DATA SEGMENT:

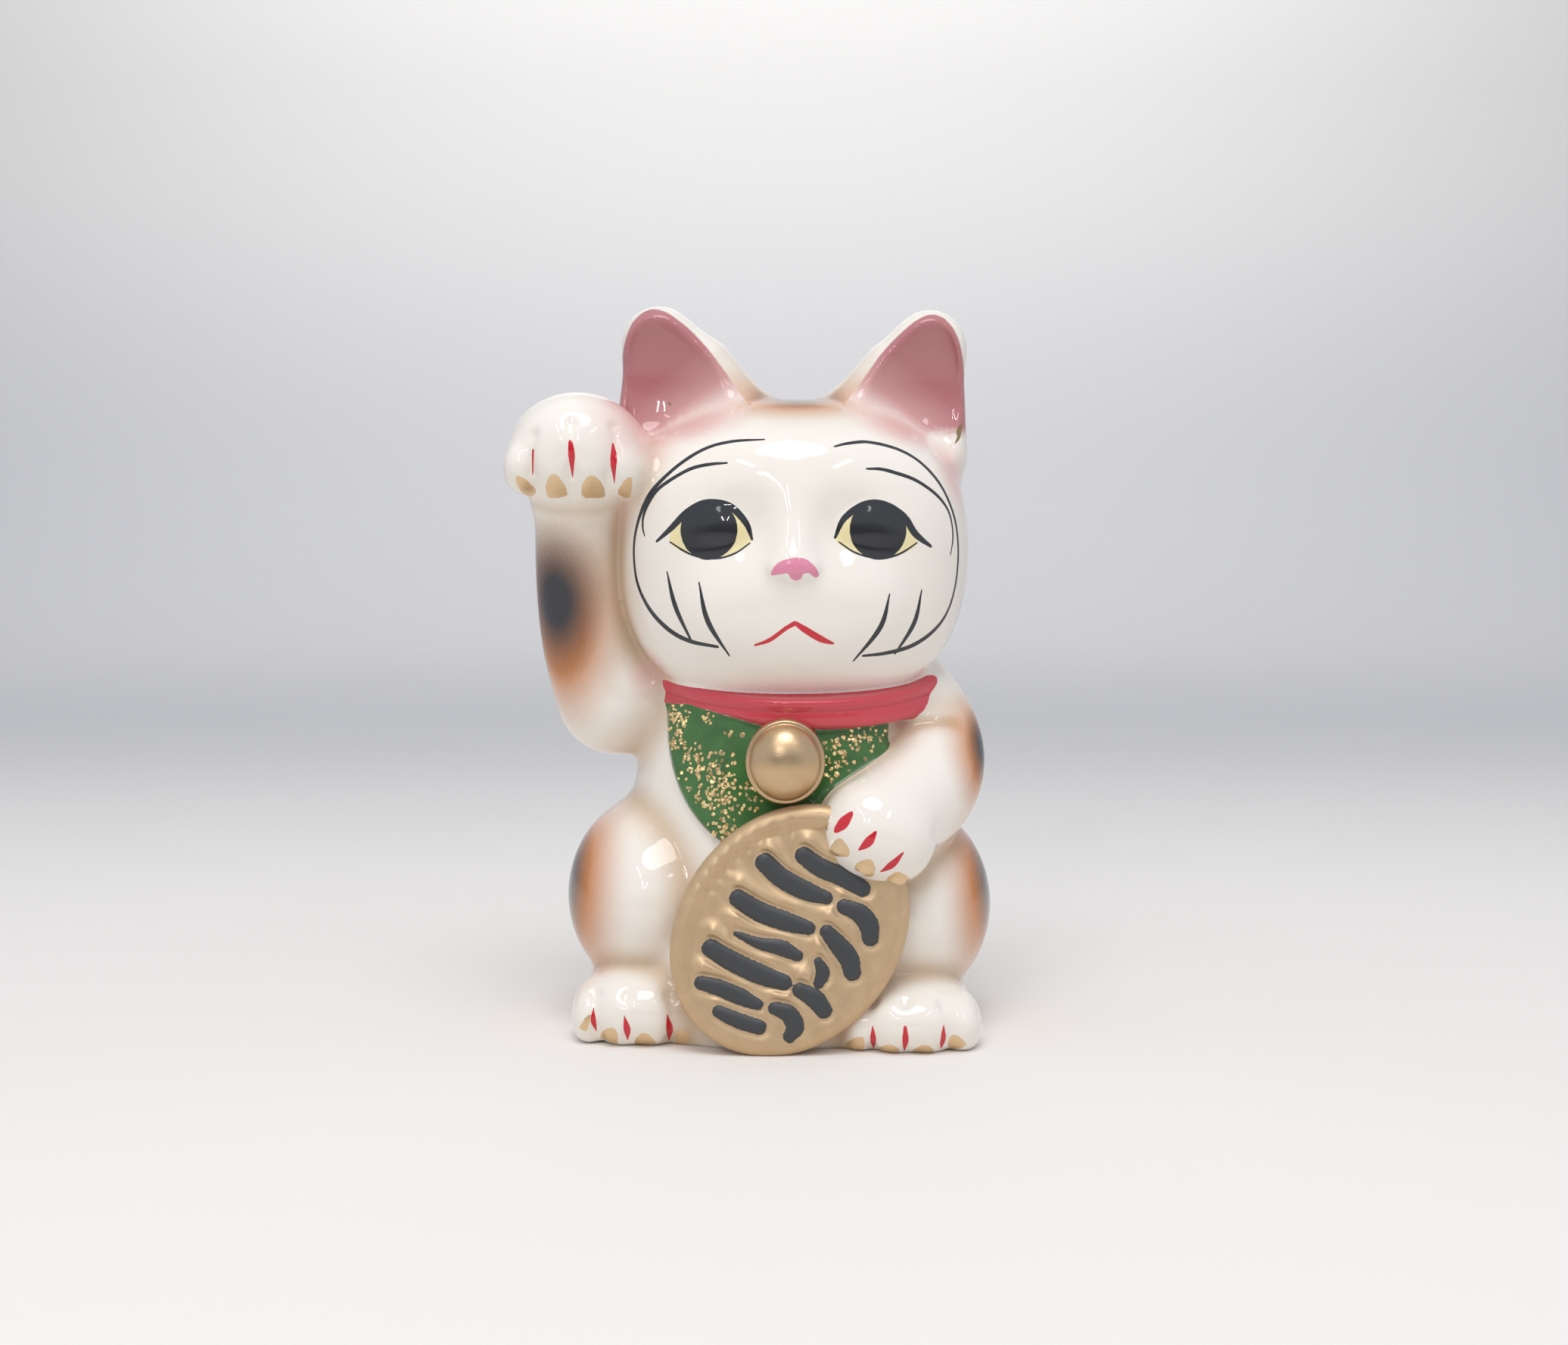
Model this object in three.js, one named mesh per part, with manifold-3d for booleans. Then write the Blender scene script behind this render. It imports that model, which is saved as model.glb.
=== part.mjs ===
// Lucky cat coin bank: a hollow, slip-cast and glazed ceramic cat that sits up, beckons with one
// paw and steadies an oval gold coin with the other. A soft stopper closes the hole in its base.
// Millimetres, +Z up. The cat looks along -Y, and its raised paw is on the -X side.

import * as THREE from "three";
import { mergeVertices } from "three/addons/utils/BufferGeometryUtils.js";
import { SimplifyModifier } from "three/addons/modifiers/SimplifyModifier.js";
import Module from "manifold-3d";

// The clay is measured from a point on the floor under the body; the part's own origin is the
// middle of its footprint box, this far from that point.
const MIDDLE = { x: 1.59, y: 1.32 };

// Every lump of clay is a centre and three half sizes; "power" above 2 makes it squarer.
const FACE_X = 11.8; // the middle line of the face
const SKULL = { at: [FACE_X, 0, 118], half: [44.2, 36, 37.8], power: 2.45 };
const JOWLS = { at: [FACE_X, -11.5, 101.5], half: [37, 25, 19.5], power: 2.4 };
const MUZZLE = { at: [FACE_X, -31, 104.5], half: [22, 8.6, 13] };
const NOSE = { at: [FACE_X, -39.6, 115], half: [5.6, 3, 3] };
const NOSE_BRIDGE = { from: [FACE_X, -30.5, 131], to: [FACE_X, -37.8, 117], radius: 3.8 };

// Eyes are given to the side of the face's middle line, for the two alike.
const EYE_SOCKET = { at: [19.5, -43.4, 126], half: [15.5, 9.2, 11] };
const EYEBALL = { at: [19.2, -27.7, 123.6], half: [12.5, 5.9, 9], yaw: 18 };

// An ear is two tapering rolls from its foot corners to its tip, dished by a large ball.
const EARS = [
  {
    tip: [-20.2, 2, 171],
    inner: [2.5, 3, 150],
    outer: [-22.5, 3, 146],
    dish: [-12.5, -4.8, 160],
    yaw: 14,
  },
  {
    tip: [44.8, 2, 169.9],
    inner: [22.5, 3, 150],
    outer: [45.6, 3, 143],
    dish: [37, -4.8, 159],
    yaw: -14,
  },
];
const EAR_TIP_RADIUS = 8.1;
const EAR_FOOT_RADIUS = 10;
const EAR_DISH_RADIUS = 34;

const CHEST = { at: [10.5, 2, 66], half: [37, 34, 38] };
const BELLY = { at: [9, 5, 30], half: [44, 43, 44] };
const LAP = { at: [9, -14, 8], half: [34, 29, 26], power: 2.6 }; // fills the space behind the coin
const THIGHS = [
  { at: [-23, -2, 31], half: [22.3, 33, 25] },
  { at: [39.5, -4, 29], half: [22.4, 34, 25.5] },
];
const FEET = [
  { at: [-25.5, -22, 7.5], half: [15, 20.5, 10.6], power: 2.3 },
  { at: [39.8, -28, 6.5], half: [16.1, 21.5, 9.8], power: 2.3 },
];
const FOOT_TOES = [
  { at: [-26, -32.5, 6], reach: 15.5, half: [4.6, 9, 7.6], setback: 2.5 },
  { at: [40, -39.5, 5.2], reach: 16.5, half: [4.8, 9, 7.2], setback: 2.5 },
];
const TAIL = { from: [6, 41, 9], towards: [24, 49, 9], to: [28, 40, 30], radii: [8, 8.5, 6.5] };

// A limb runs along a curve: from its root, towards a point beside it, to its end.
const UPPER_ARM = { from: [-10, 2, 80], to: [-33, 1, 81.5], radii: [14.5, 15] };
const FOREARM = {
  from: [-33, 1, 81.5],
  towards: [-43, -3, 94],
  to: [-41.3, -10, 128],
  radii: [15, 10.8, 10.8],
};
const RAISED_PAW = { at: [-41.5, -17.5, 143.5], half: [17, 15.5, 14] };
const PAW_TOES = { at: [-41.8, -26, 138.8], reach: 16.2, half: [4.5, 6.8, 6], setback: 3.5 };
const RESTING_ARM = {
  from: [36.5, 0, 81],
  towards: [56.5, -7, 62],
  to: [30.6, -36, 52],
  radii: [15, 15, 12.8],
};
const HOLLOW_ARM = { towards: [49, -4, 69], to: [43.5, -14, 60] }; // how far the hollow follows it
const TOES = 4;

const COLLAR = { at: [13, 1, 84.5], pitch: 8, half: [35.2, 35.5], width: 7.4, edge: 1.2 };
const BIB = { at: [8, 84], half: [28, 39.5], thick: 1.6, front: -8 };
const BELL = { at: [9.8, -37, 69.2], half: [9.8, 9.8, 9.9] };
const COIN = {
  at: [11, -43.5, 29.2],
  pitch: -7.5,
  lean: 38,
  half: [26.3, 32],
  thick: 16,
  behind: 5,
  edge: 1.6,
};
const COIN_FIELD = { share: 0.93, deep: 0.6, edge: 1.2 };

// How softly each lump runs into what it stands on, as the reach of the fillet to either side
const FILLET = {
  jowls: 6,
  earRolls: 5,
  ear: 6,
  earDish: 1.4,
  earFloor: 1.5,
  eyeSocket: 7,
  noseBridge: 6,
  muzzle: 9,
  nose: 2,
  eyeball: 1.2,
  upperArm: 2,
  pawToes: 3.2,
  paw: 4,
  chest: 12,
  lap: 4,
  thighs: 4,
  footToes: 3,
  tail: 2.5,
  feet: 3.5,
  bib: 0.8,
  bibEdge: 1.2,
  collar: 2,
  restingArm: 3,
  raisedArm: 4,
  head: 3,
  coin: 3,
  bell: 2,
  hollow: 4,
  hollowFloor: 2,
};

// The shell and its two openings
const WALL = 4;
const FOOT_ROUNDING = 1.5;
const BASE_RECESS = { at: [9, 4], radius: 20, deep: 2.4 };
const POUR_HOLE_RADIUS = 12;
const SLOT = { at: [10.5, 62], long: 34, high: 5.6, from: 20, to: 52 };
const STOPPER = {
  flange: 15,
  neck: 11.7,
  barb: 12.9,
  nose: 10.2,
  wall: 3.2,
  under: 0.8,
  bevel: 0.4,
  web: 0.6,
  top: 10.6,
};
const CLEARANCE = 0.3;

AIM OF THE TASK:
Reproduce the complete data exactly as presented above.

WRITTEN RESPONSE:
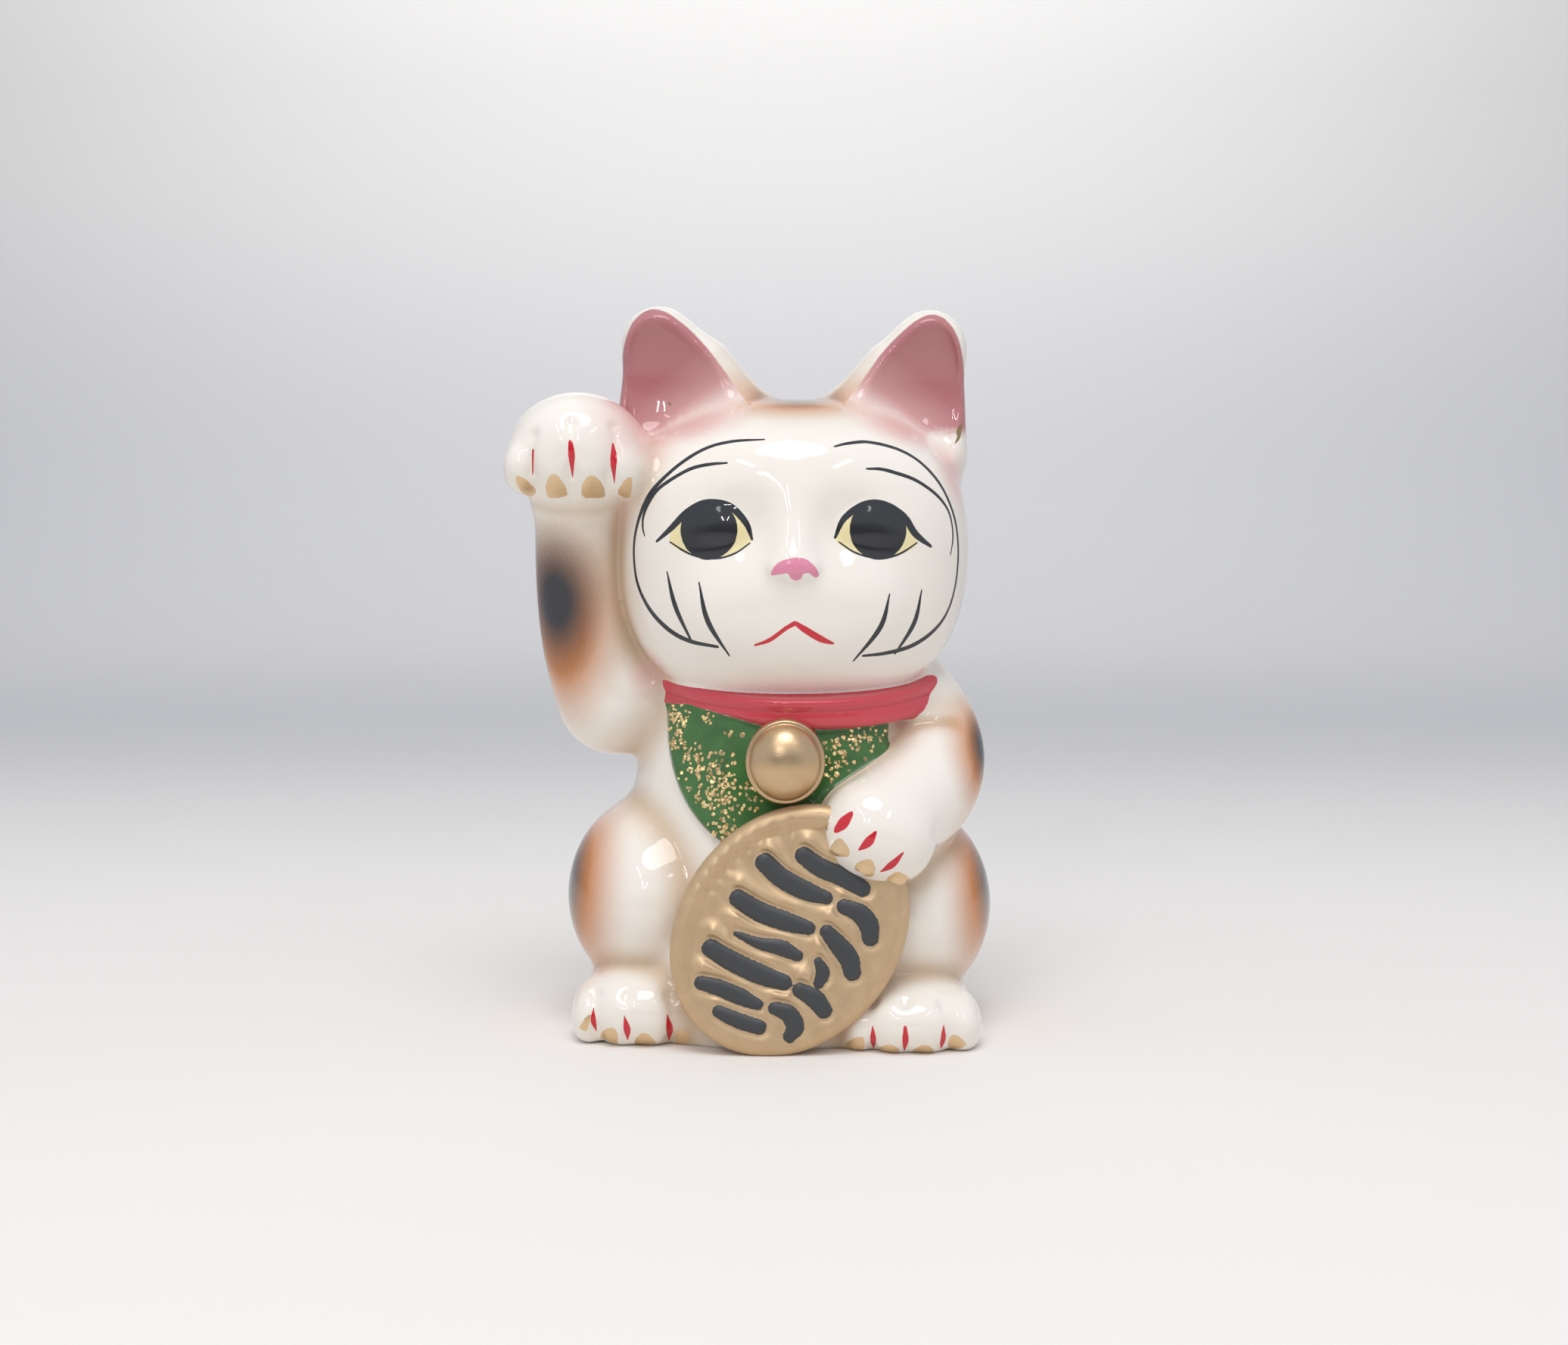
Model this object in three.js, one named mesh per part, with manifold-3d for booleans. Then write the Blender scene script behind this render. It imports that model, which is saved as model.glb.
=== part.mjs ===
// Lucky cat coin bank: a hollow, slip-cast and glazed ceramic cat that sits up, beckons with one
// paw and steadies an oval gold coin with the other. A soft stopper closes the hole in its base.
// Millimetres, +Z up. The cat looks along -Y, and its raised paw is on the -X side.

import * as THREE from "three";
import { mergeVertices } from "three/addons/utils/BufferGeometryUtils.js";
import { SimplifyModifier } from "three/addons/modifiers/SimplifyModifier.js";
import Module from "manifold-3d";

// The clay is measured from a point on the floor under the body; the part's own origin is the
// middle of its footprint box, this far from that point.
const MIDDLE = { x: 1.59, y: 1.32 };

// Every lump of clay is a centre and three half sizes; "power" above 2 makes it squarer.
const FACE_X = 11.8; // the middle line of the face
const SKULL = { at: [FACE_X, 0, 118], half: [44.2, 36, 37.8], power: 2.45 };
const JOWLS = { at: [FACE_X, -11.5, 101.5], half: [37, 25, 19.5], power: 2.4 };
const MUZZLE = { at: [FACE_X, -31, 104.5], half: [22, 8.6, 13] };
const NOSE = { at: [FACE_X, -39.6, 115], half: [5.6, 3, 3] };
const NOSE_BRIDGE = { from: [FACE_X, -30.5, 131], to: [FACE_X, -37.8, 117], radius: 3.8 };

// Eyes are given to the side of the face's middle line, for the two alike.
const EYE_SOCKET = { at: [19.5, -43.4, 126], half: [15.5, 9.2, 11] };
const EYEBALL = { at: [19.2, -27.7, 123.6], half: [12.5, 5.9, 9], yaw: 18 };

// An ear is two tapering rolls from its foot corners to its tip, dished by a large ball.
const EARS = [
  {
    tip: [-20.2, 2, 171],
    inner: [2.5, 3, 150],
    outer: [-22.5, 3, 146],
    dish: [-12.5, -4.8, 160],
    yaw: 14,
  },
  {
    tip: [44.8, 2, 169.9],
    inner: [22.5, 3, 150],
    outer: [45.6, 3, 143],
    dish: [37, -4.8, 159],
    yaw: -14,
  },
];
const EAR_TIP_RADIUS = 8.1;
const EAR_FOOT_RADIUS = 10;
const EAR_DISH_RADIUS = 34;

const CHEST = { at: [10.5, 2, 66], half: [37, 34, 38] };
const BELLY = { at: [9, 5, 30], half: [44, 43, 44] };
const LAP = { at: [9, -14, 8], half: [34, 29, 26], power: 2.6 }; // fills the space behind the coin
const THIGHS = [
  { at: [-23, -2, 31], half: [22.3, 33, 25] },
  { at: [39.5, -4, 29], half: [22.4, 34, 25.5] },
];
const FEET = [
  { at: [-25.5, -22, 7.5], half: [15, 20.5, 10.6], power: 2.3 },
  { at: [39.8, -28, 6.5], half: [16.1, 21.5, 9.8], power: 2.3 },
];
const FOOT_TOES = [
  { at: [-26, -32.5, 6], reach: 15.5, half: [4.6, 9, 7.6], setback: 2.5 },
  { at: [40, -39.5, 5.2], reach: 16.5, half: [4.8, 9, 7.2], setback: 2.5 },
];
const TAIL = { from: [6, 41, 9], towards: [24, 49, 9], to: [28, 40, 30], radii: [8, 8.5, 6.5] };

// A limb runs along a curve: from its root, towards a point beside it, to its end.
const UPPER_ARM = { from: [-10, 2, 80], to: [-33, 1, 81.5], radii: [14.5, 15] };
const FOREARM = {
  from: [-33, 1, 81.5],
  towards: [-43, -3, 94],
  to: [-41.3, -10, 128],
  radii: [15, 10.8, 10.8],
};
const RAISED_PAW = { at: [-41.5, -17.5, 143.5], half: [17, 15.5, 14] };
const PAW_TOES = { at: [-41.8, -26, 138.8], reach: 16.2, half: [4.5, 6.8, 6], setback: 3.5 };
const RESTING_ARM = {
  from: [36.5, 0, 81],
  towards: [56.5, -7, 62],
  to: [30.6, -36, 52],
  radii: [15, 15, 12.8],
};
const HOLLOW_ARM = { towards: [49, -4, 69], to: [43.5, -14, 60] }; // how far the hollow follows it
const TOES = 4;

const COLLAR = { at: [13, 1, 84.5], pitch: 8, half: [35.2, 35.5], width: 7.4, edge: 1.2 };
const BIB = { at: [8, 84], half: [28, 39.5], thick: 1.6, front: -8 };
const BELL = { at: [9.8, -37, 69.2], half: [9.8, 9.8, 9.9] };
const COIN = {
  at: [11, -43.5, 29.2],
  pitch: -7.5,
  lean: 38,
  half: [26.3, 32],
  thick: 16,
  behind: 5,
  edge: 1.6,
};
const COIN_FIELD = { share: 0.93, deep: 0.6, edge: 1.2 };

// How softly each lump runs into what it stands on, as the reach of the fillet to either side
const FILLET = {
  jowls: 6,
  earRolls: 5,
  ear: 6,
  earDish: 1.4,
  earFloor: 1.5,
  eyeSocket: 7,
  noseBridge: 6,
  muzzle: 9,
  nose: 2,
  eyeball: 1.2,
  upperArm: 2,
  pawToes: 3.2,
  paw: 4,
  chest: 12,
  lap: 4,
  thighs: 4,
  footToes: 3,
  tail: 2.5,
  feet: 3.5,
  bib: 0.8,
  bibEdge: 1.2,
  collar: 2,
  restingArm: 3,
  raisedArm: 4,
  head: 3,
  coin: 3,
  bell: 2,
  hollow: 4,
  hollowFloor: 2,
};

// The shell and its two openings
const WALL = 4;
const FOOT_ROUNDING = 1.5;
const BASE_RECESS = { at: [9, 4], radius: 20, deep: 2.4 };
const POUR_HOLE_RADIUS = 12;
const SLOT = { at: [10.5, 62], long: 34, high: 5.6, from: 20, to: 52 };
const STOPPER = {
  flange: 15,
  neck: 11.7,
  barb: 12.9,
  nose: 10.2,
  wall: 3.2,
  under: 0.8,
  bevel: 0.4,
  web: 0.6,
  top: 10.6,
};
const CLEARANCE = 0.3;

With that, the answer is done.